Stored rows:
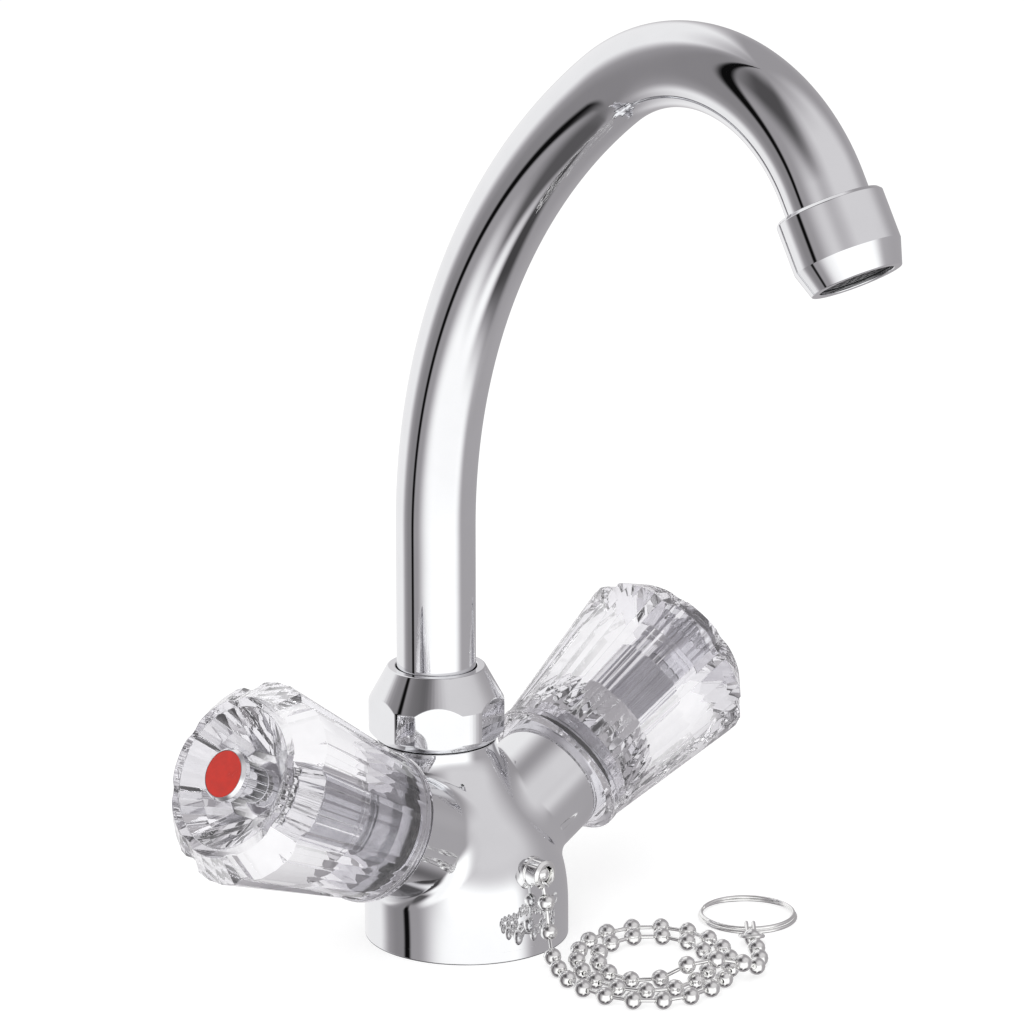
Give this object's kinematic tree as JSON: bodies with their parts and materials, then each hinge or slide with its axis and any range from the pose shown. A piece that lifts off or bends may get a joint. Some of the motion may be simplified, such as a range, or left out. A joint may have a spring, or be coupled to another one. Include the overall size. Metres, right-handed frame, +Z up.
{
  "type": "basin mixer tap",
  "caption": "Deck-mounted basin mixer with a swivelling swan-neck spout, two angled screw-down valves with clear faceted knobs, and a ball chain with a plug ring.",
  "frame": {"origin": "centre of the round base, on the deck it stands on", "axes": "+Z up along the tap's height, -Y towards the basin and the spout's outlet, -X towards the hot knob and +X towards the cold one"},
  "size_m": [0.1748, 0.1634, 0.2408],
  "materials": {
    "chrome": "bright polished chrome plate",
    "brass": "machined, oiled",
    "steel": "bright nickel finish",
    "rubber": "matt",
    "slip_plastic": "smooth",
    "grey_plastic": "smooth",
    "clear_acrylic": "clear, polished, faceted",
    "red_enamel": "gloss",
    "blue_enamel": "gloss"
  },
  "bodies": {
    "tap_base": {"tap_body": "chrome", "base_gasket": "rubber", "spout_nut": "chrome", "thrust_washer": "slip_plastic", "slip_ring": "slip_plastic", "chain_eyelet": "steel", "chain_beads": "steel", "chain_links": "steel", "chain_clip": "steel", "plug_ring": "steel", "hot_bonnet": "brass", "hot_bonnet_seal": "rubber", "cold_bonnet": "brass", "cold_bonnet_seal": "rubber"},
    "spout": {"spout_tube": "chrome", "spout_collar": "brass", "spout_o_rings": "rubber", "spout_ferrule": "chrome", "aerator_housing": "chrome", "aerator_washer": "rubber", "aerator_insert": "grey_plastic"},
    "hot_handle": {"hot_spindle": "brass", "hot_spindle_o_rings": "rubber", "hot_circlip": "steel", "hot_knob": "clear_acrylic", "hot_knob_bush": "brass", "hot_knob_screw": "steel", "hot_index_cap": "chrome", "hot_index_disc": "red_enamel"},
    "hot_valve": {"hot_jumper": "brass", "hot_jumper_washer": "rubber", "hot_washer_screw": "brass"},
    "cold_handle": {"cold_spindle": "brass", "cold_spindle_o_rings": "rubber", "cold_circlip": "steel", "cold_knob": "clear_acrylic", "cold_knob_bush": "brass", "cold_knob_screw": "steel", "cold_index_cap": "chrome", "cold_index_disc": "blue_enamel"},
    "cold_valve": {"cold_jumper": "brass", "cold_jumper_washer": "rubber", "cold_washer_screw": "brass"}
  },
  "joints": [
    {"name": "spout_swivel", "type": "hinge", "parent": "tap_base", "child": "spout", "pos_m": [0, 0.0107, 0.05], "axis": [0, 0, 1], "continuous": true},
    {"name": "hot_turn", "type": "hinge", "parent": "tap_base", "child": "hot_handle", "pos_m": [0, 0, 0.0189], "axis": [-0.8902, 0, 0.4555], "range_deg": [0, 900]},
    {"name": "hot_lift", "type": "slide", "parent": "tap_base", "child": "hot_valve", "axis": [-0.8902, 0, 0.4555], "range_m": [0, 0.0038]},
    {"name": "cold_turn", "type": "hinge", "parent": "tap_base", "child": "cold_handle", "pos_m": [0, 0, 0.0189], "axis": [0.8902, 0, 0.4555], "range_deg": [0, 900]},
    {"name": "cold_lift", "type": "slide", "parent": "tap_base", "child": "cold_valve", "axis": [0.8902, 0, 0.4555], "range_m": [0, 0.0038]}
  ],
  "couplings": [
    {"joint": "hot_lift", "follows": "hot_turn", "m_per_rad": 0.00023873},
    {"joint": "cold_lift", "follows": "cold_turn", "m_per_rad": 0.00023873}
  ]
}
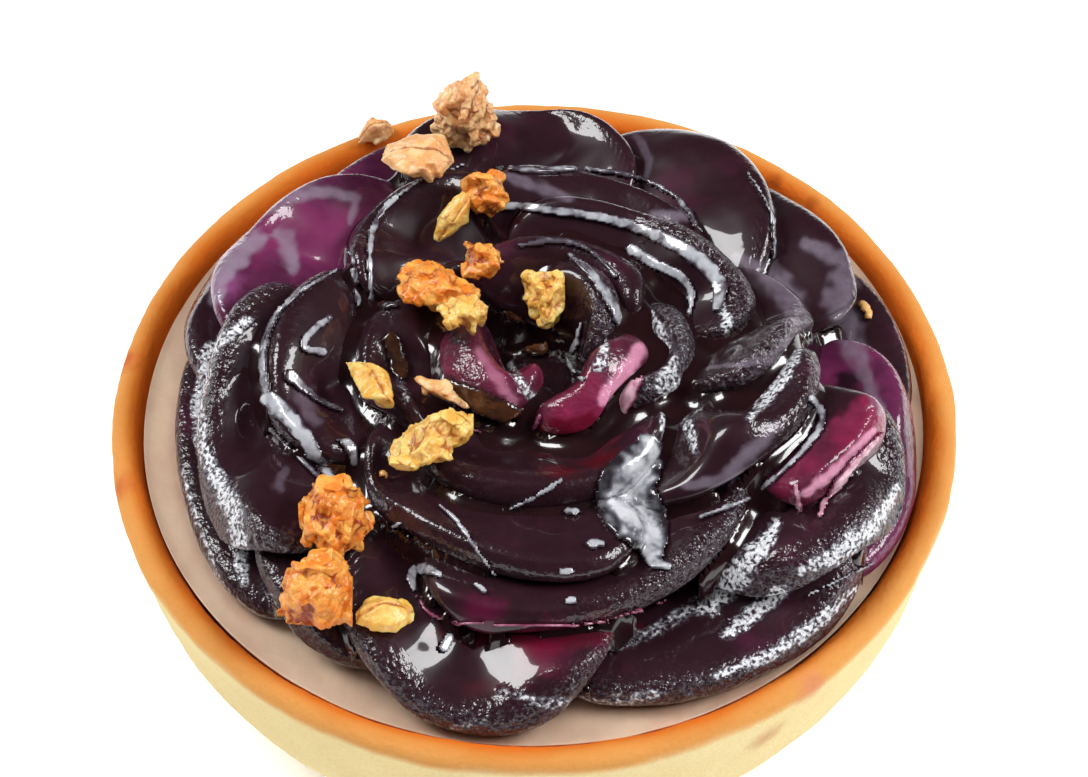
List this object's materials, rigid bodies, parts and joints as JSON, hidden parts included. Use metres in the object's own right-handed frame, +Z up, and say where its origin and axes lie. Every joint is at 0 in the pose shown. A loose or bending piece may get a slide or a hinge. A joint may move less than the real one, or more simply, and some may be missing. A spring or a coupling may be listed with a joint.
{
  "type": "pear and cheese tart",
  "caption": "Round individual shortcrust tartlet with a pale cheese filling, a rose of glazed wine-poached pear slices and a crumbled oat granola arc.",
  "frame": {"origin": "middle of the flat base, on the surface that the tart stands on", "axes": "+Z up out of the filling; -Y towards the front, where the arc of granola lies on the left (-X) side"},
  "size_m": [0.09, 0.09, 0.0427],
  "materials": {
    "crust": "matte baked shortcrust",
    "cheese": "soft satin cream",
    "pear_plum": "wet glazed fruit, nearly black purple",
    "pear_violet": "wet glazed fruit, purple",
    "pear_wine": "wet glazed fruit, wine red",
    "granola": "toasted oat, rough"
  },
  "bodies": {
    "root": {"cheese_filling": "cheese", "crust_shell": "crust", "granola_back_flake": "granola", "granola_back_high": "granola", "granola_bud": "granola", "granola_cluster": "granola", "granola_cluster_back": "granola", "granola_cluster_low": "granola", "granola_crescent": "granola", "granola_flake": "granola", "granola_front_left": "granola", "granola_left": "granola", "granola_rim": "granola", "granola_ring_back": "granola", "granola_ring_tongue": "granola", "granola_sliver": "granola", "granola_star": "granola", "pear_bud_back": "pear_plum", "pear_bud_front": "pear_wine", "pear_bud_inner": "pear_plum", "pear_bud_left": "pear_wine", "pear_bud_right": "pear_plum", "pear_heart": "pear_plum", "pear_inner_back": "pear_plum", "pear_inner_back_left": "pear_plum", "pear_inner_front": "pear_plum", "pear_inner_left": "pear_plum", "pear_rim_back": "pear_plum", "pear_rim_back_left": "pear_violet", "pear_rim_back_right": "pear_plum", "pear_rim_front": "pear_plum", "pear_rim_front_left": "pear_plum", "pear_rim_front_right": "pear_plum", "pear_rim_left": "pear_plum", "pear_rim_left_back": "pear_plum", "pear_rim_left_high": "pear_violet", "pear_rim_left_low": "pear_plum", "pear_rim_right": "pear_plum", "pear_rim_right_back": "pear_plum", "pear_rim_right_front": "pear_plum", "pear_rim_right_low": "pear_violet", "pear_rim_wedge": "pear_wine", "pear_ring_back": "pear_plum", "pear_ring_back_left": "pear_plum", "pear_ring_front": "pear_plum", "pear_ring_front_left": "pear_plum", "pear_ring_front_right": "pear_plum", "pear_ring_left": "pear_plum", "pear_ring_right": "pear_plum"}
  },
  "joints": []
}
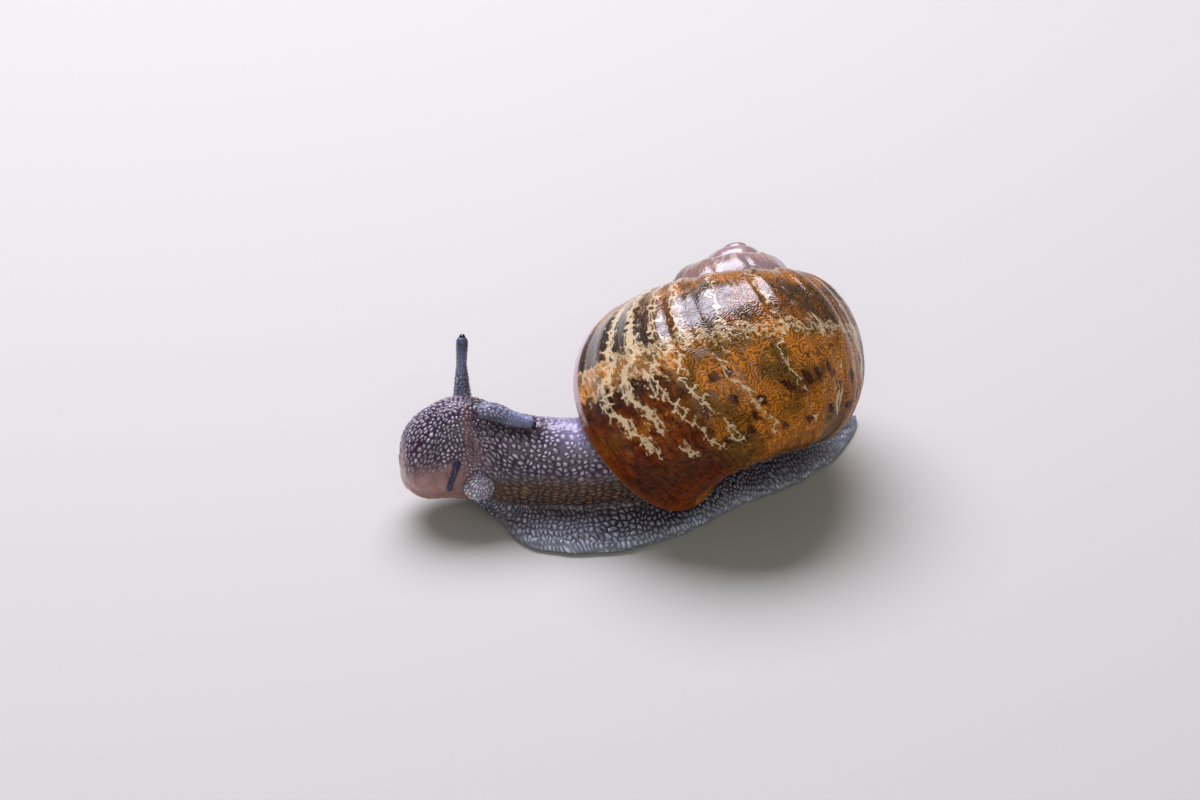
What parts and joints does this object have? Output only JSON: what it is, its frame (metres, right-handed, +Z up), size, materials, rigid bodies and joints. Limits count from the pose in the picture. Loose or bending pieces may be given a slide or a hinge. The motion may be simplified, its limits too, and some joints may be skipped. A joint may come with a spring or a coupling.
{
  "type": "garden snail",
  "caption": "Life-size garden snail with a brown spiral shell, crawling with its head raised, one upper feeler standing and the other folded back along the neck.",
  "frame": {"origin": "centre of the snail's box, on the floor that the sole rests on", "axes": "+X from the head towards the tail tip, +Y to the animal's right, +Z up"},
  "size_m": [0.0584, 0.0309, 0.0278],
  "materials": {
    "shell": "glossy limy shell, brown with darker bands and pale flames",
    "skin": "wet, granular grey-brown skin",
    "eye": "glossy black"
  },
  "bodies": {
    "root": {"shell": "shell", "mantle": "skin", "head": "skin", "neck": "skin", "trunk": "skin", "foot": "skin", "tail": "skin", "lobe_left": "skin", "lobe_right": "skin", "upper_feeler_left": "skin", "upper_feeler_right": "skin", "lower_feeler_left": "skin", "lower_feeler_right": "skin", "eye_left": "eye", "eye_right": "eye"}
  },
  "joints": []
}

Task instructions: Copy out each line exactly as written.

Problem solution:
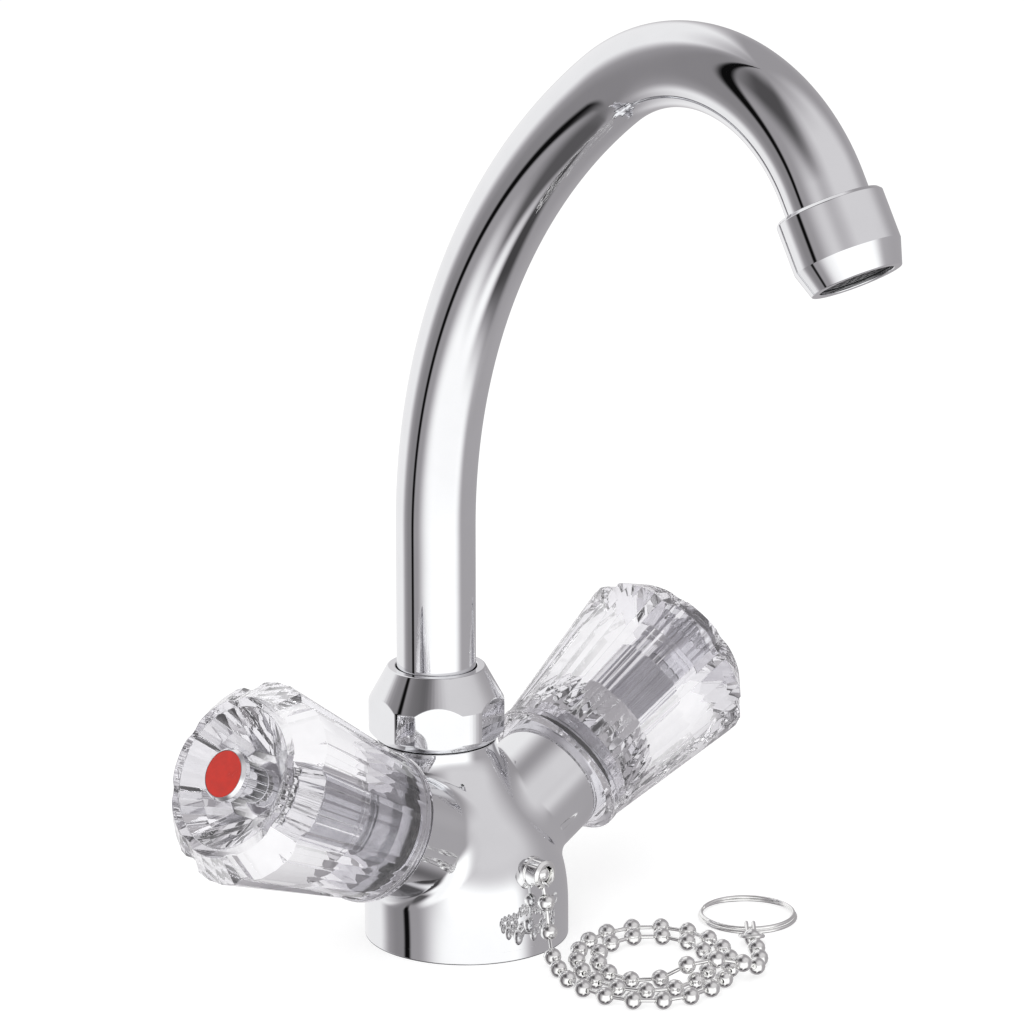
Give this object's kinematic tree as JSON: bodies with their parts and materials, then each hinge or slide with its axis and any range from the pose shown. A piece that lifts off or bends may get a joint. Some of the motion may be simplified, such as a range, or left out. A joint may have a spring, or be coupled to another one. Include the overall size. Metres, right-handed frame, +Z up.
{
  "type": "basin mixer tap",
  "caption": "Deck-mounted basin mixer with a swivelling swan-neck spout, two angled screw-down valves with clear faceted knobs, and a ball chain with a plug ring.",
  "frame": {"origin": "centre of the round base, on the deck it stands on", "axes": "+Z up along the tap's height, -Y towards the basin and the spout's outlet, -X towards the hot knob and +X towards the cold one"},
  "size_m": [0.1748, 0.1634, 0.2408],
  "materials": {
    "chrome": "bright polished chrome plate",
    "brass": "machined, oiled",
    "steel": "bright nickel finish",
    "rubber": "matt",
    "slip_plastic": "smooth",
    "grey_plastic": "smooth",
    "clear_acrylic": "clear, polished, faceted",
    "red_enamel": "gloss",
    "blue_enamel": "gloss"
  },
  "bodies": {
    "tap_base": {"tap_body": "chrome", "base_gasket": "rubber", "spout_nut": "chrome", "thrust_washer": "slip_plastic", "slip_ring": "slip_plastic", "chain_eyelet": "steel", "chain_beads": "steel", "chain_links": "steel", "chain_clip": "steel", "plug_ring": "steel", "hot_bonnet": "brass", "hot_bonnet_seal": "rubber", "cold_bonnet": "brass", "cold_bonnet_seal": "rubber"},
    "spout": {"spout_tube": "chrome", "spout_collar": "brass", "spout_o_rings": "rubber", "spout_ferrule": "chrome", "aerator_housing": "chrome", "aerator_washer": "rubber", "aerator_insert": "grey_plastic"},
    "hot_handle": {"hot_spindle": "brass", "hot_spindle_o_rings": "rubber", "hot_circlip": "steel", "hot_knob": "clear_acrylic", "hot_knob_bush": "brass", "hot_knob_screw": "steel", "hot_index_cap": "chrome", "hot_index_disc": "red_enamel"},
    "hot_valve": {"hot_jumper": "brass", "hot_jumper_washer": "rubber", "hot_washer_screw": "brass"},
    "cold_handle": {"cold_spindle": "brass", "cold_spindle_o_rings": "rubber", "cold_circlip": "steel", "cold_knob": "clear_acrylic", "cold_knob_bush": "brass", "cold_knob_screw": "steel", "cold_index_cap": "chrome", "cold_index_disc": "blue_enamel"},
    "cold_valve": {"cold_jumper": "brass", "cold_jumper_washer": "rubber", "cold_washer_screw": "brass"}
  },
  "joints": [
    {"name": "spout_swivel", "type": "hinge", "parent": "tap_base", "child": "spout", "pos_m": [0, 0.0107, 0.05], "axis": [0, 0, 1], "continuous": true},
    {"name": "hot_turn", "type": "hinge", "parent": "tap_base", "child": "hot_handle", "pos_m": [0, 0, 0.0189], "axis": [-0.8902, 0, 0.4555], "range_deg": [0, 900]},
    {"name": "hot_lift", "type": "slide", "parent": "tap_base", "child": "hot_valve", "axis": [-0.8902, 0, 0.4555], "range_m": [0, 0.0038]},
    {"name": "cold_turn", "type": "hinge", "parent": "tap_base", "child": "cold_handle", "pos_m": [0, 0, 0.0189], "axis": [0.8902, 0, 0.4555], "range_deg": [0, 900]},
    {"name": "cold_lift", "type": "slide", "parent": "tap_base", "child": "cold_valve", "axis": [0.8902, 0, 0.4555], "range_m": [0, 0.0038]}
  ],
  "couplings": [
    {"joint": "hot_lift", "follows": "hot_turn", "m_per_rad": 0.00023873},
    {"joint": "cold_lift", "follows": "cold_turn", "m_per_rad": 0.00023873}
  ]
}
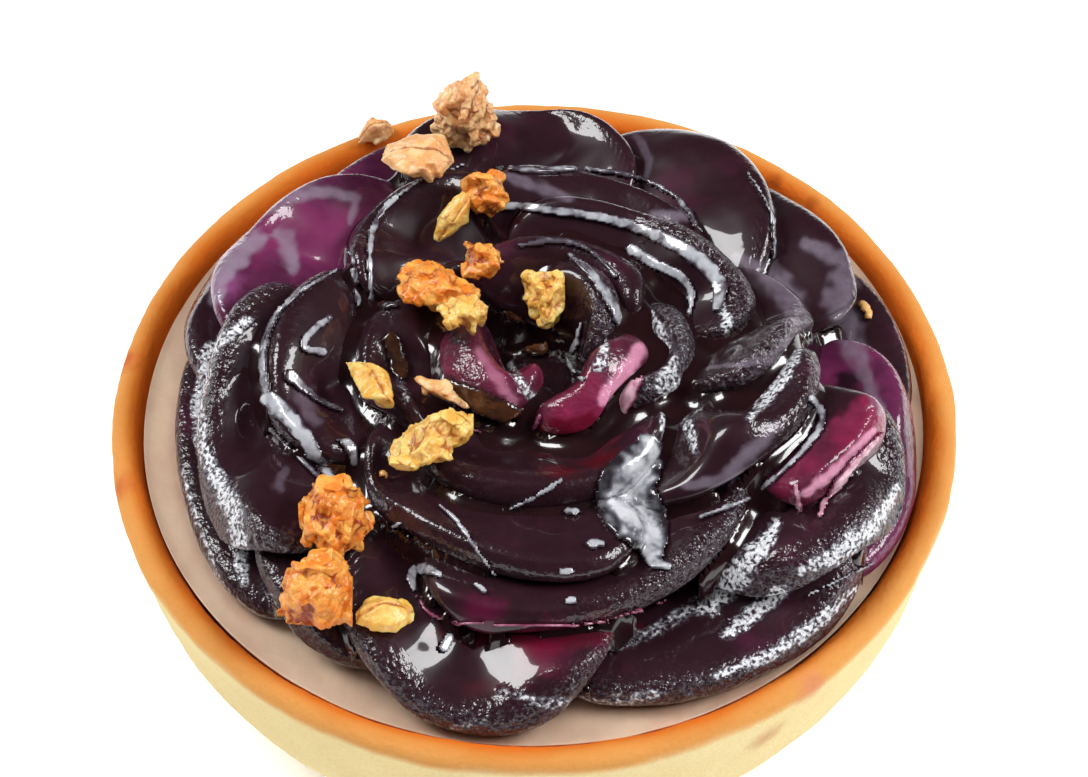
List this object's materials, rigid bodies, parts and joints as JSON, hidden parts included. Use metres in the object's own right-handed frame, +Z up, and say where its origin and axes lie. Every joint is at 0 in the pose shown. A loose or bending piece may get a slide or a hinge. A joint may move less than the real one, or more simply, and some may be missing. A spring or a coupling may be listed with a joint.
{
  "type": "pear and cheese tart",
  "caption": "Round individual shortcrust tartlet with a pale cheese filling, a rose of glazed wine-poached pear slices and a crumbled oat granola arc.",
  "frame": {"origin": "middle of the flat base, on the surface that the tart stands on", "axes": "+Z up out of the filling; -Y towards the front, where the arc of granola lies on the left (-X) side"},
  "size_m": [0.09, 0.09, 0.0427],
  "materials": {
    "crust": "matte baked shortcrust",
    "cheese": "soft satin cream",
    "pear_plum": "wet glazed fruit, nearly black purple",
    "pear_violet": "wet glazed fruit, purple",
    "pear_wine": "wet glazed fruit, wine red",
    "granola": "toasted oat, rough"
  },
  "bodies": {
    "root": {"cheese_filling": "cheese", "crust_shell": "crust", "granola_back_flake": "granola", "granola_back_high": "granola", "granola_bud": "granola", "granola_cluster": "granola", "granola_cluster_back": "granola", "granola_cluster_low": "granola", "granola_crescent": "granola", "granola_flake": "granola", "granola_front_left": "granola", "granola_left": "granola", "granola_rim": "granola", "granola_ring_back": "granola", "granola_ring_tongue": "granola", "granola_sliver": "granola", "granola_star": "granola", "pear_bud_back": "pear_plum", "pear_bud_front": "pear_wine", "pear_bud_inner": "pear_plum", "pear_bud_left": "pear_wine", "pear_bud_right": "pear_plum", "pear_heart": "pear_plum", "pear_inner_back": "pear_plum", "pear_inner_back_left": "pear_plum", "pear_inner_front": "pear_plum", "pear_inner_left": "pear_plum", "pear_rim_back": "pear_plum", "pear_rim_back_left": "pear_violet", "pear_rim_back_right": "pear_plum", "pear_rim_front": "pear_plum", "pear_rim_front_left": "pear_plum", "pear_rim_front_right": "pear_plum", "pear_rim_left": "pear_plum", "pear_rim_left_back": "pear_plum", "pear_rim_left_high": "pear_violet", "pear_rim_left_low": "pear_plum", "pear_rim_right": "pear_plum", "pear_rim_right_back": "pear_plum", "pear_rim_right_front": "pear_plum", "pear_rim_right_low": "pear_violet", "pear_rim_wedge": "pear_wine", "pear_ring_back": "pear_plum", "pear_ring_back_left": "pear_plum", "pear_ring_front": "pear_plum", "pear_ring_front_left": "pear_plum", "pear_ring_front_right": "pear_plum", "pear_ring_left": "pear_plum", "pear_ring_right": "pear_plum"}
  },
  "joints": []
}
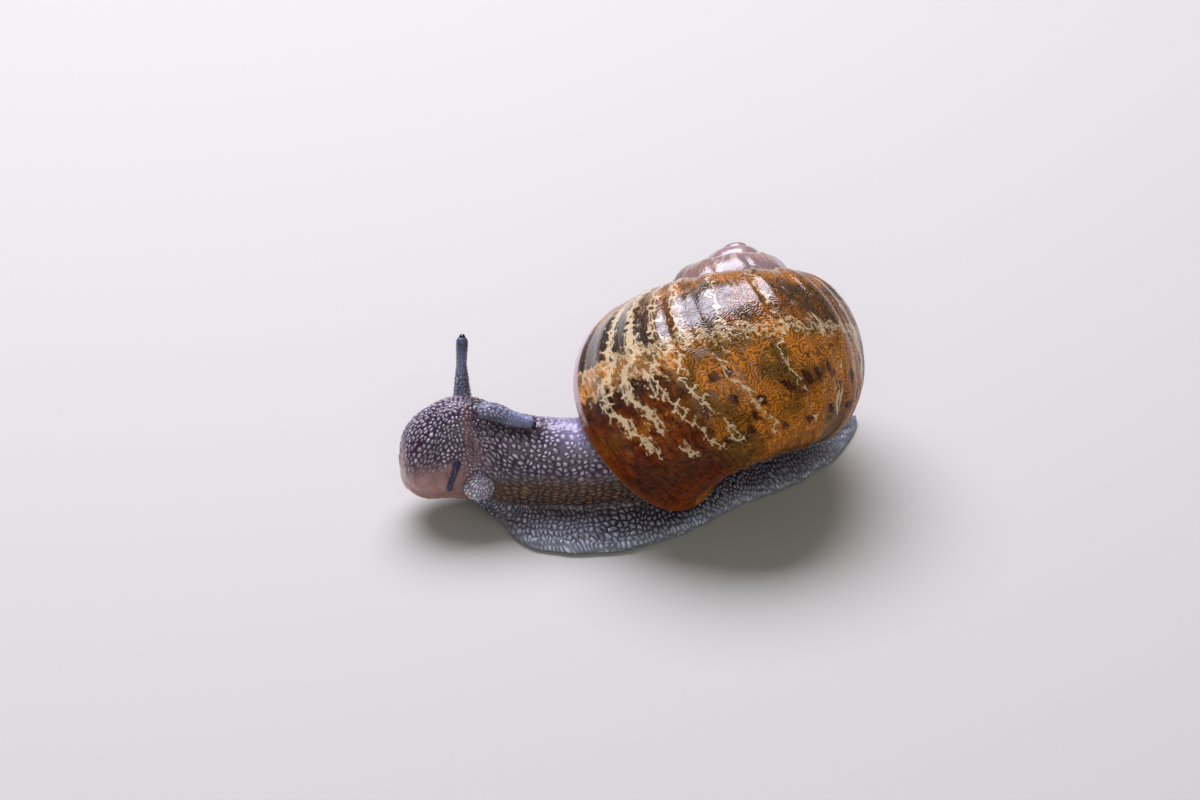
What parts and joints does this object have? Output only JSON: what it is, its frame (metres, right-handed, +Z up), size, materials, rigid bodies and joints. Limits count from the pose in the picture. Loose or bending pieces may be given a slide or a hinge. The motion may be simplified, its limits too, and some joints may be skipped. A joint may come with a spring or a coupling.
{
  "type": "garden snail",
  "caption": "Life-size garden snail with a brown spiral shell, crawling with its head raised, one upper feeler standing and the other folded back along the neck.",
  "frame": {"origin": "centre of the snail's box, on the floor that the sole rests on", "axes": "+X from the head towards the tail tip, +Y to the animal's right, +Z up"},
  "size_m": [0.0584, 0.0309, 0.0278],
  "materials": {
    "shell": "glossy limy shell, brown with darker bands and pale flames",
    "skin": "wet, granular grey-brown skin",
    "eye": "glossy black"
  },
  "bodies": {
    "root": {"shell": "shell", "mantle": "skin", "head": "skin", "neck": "skin", "trunk": "skin", "foot": "skin", "tail": "skin", "lobe_left": "skin", "lobe_right": "skin", "upper_feeler_left": "skin", "upper_feeler_right": "skin", "lower_feeler_left": "skin", "lower_feeler_right": "skin", "eye_left": "eye", "eye_right": "eye"}
  },
  "joints": []
}